A virtual try-on–based data augmentation method for person re-identification is proposed. The pipeline is adapted to surveillance scenarios through improved clothing mask generation. The method preserves identity while enhancing visual realism and appearance diversity, enabling effective training data expansion.

2.

The effectiveness of clothing-based augmentation is systematically evaluated from multiple perspectives. Comparisons with the original try-on pipeline, together with t-SNE visualization and pixel-level, perceptual-level, and distribution-level analyses, show that the method preserves identity consistency and avoids systematic distribution shifts.

3.

Performance gains are verified through controlled experiments. Three comparative experiments using a ResNet-50–based model demonstrate that clothing replacement–based augmentation consistently outperforms both unaugmented training and duplication-based augmentation.

The proposed augmentation method demonstrates strong flexibility and extensibility. Clothing masks are generated via textual prompts, which reduces data preparation complexity. The prompt-based segmentation strategy enables flexible extraction of garments and accessories. It supports diverse scenarios such as lower-garment and accessory replacement, as well as targeted replacement for multiple persons in the same scene.

However, the approach has limitations. Prompt-generated masks are sensitive to color similarity. When target garments share similar colors with adjacent regions, such as hair or nearby clothing, mask accuracy may degrade, affecting replacement quality.

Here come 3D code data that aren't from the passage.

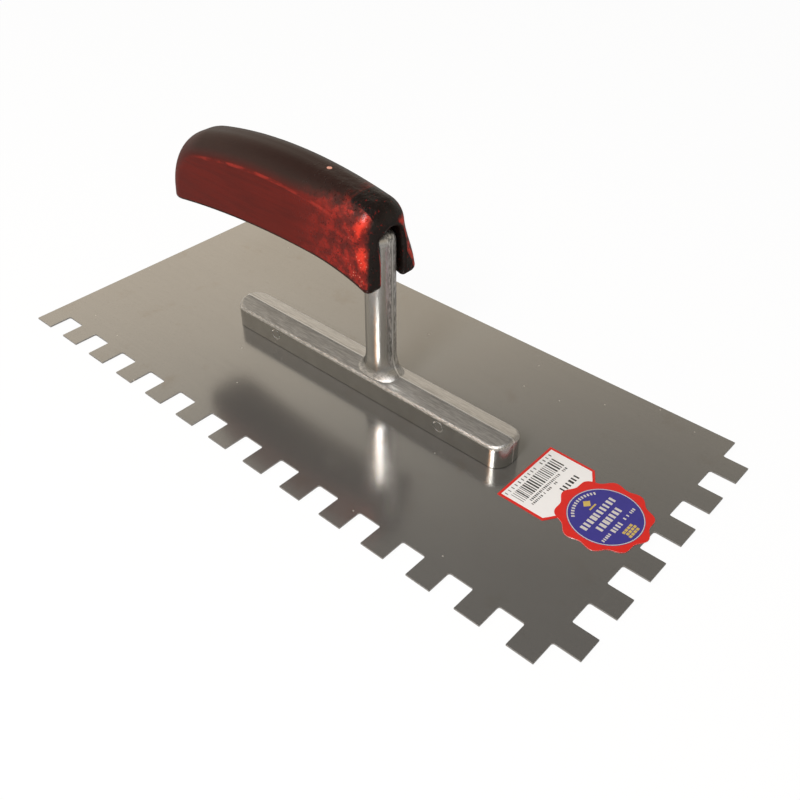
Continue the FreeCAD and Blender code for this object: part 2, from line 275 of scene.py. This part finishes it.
class Spot:
    """The point being shaded: its place in millimetres and the way its surface faces."""

    def __init__(self, tree):
        self.place = place_mm(tree)
        self.x, self.y, self.z = split(tree, self.place)
        normal = add(tree, "ShaderNodeNewGeometry").outputs["Normal"]
        self.facing_x, self.facing_y, self.facing_z = split(tree, normal)
        self.off_middle = calc(tree, "ABSOLUTE", self.y)


def surface(name, build):
    """A material whose Principled inputs come from build(tree)."""
    material = bpy.data.materials.new(name)
    material.use_nodes = True
    tree = material.node_tree
    tree.nodes.clear()
    shader = add(tree, "ShaderNodeBsdfPrincipled", build(tree))
    output = tree.nodes.new("ShaderNodeOutputMaterial")
    tree.links.new(shader.outputs[0], output.inputs[0])
    return material


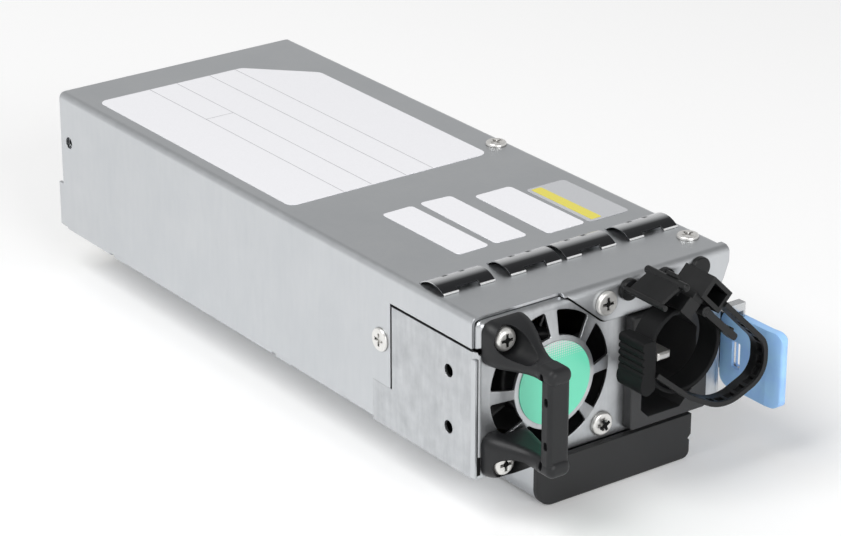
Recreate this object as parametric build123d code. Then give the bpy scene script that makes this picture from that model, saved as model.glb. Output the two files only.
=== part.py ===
# Hot swap power supply module: a flat steel case with a fan, a mains inlet, a pull handle,
# a side latch and a cord clamp on its front. Millimetres, +X right, +Y rearwards, +Z up.
# The origin is on the front panel's outer face, at mid width, level with the underside of the keel.

from build123d import *
from math import atan2, cos, degrees, hypot, radians, sin, sqrt
import os

os.makedirs("parts", exist_ok=True)

# Case
case_width = 76.9
case_length = 190.4
case_height = 41.2
keel_height = 12.1
sheet = 0.8
bend_radius = 1.8
sheet_gap = 0.1
running_gap = 0.3
cover_front = 1.5
return_width = 7.0
pan_depth = 5.0
rear_tab_length = 2.2
rear_tab_drop = 27.0

# Left wall: the front panel's tongue, its slot and the bottom notches
tongue_top_drop = 8.4
tongue_length = 33.3
hook_drop = 30.2
hook_length = 41.2
slot_width = 0.7
relief_radius = 0.9
side_hole_radius = 1.65
side_hole_back = 10.4
side_hole_drops = (16.5, 31.2)
rear_hole_back = 186.2
rear_hole_drop = 13.7
side_screw_back = 37.9
side_screw_drop = 18.6
notch_starts = (77.2, 157.5)
notch_length = 9.8
notch_height = 1.4

# Front flange of the cover
flange_drop = 10.0
flange_left_top = 25.8
flange_left_low = 38.0
flange_right_low = 74.6
flange_corner_drop = 4.0
flange_round = 3.0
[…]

This work represents an initial exploration of applying virtual try-on to data augmentation for person re-identification. Future studies may enable customized replacement of arbitrary garments and accessories to produce richer datasets. With advances in generative models and virtual try-on techniques, more stable and unified frameworks for diverse clothing categories are expected. These developments will help address data scarcity and provide stronger support for Robust Person Re-ID model in emergency surveillance scenarios.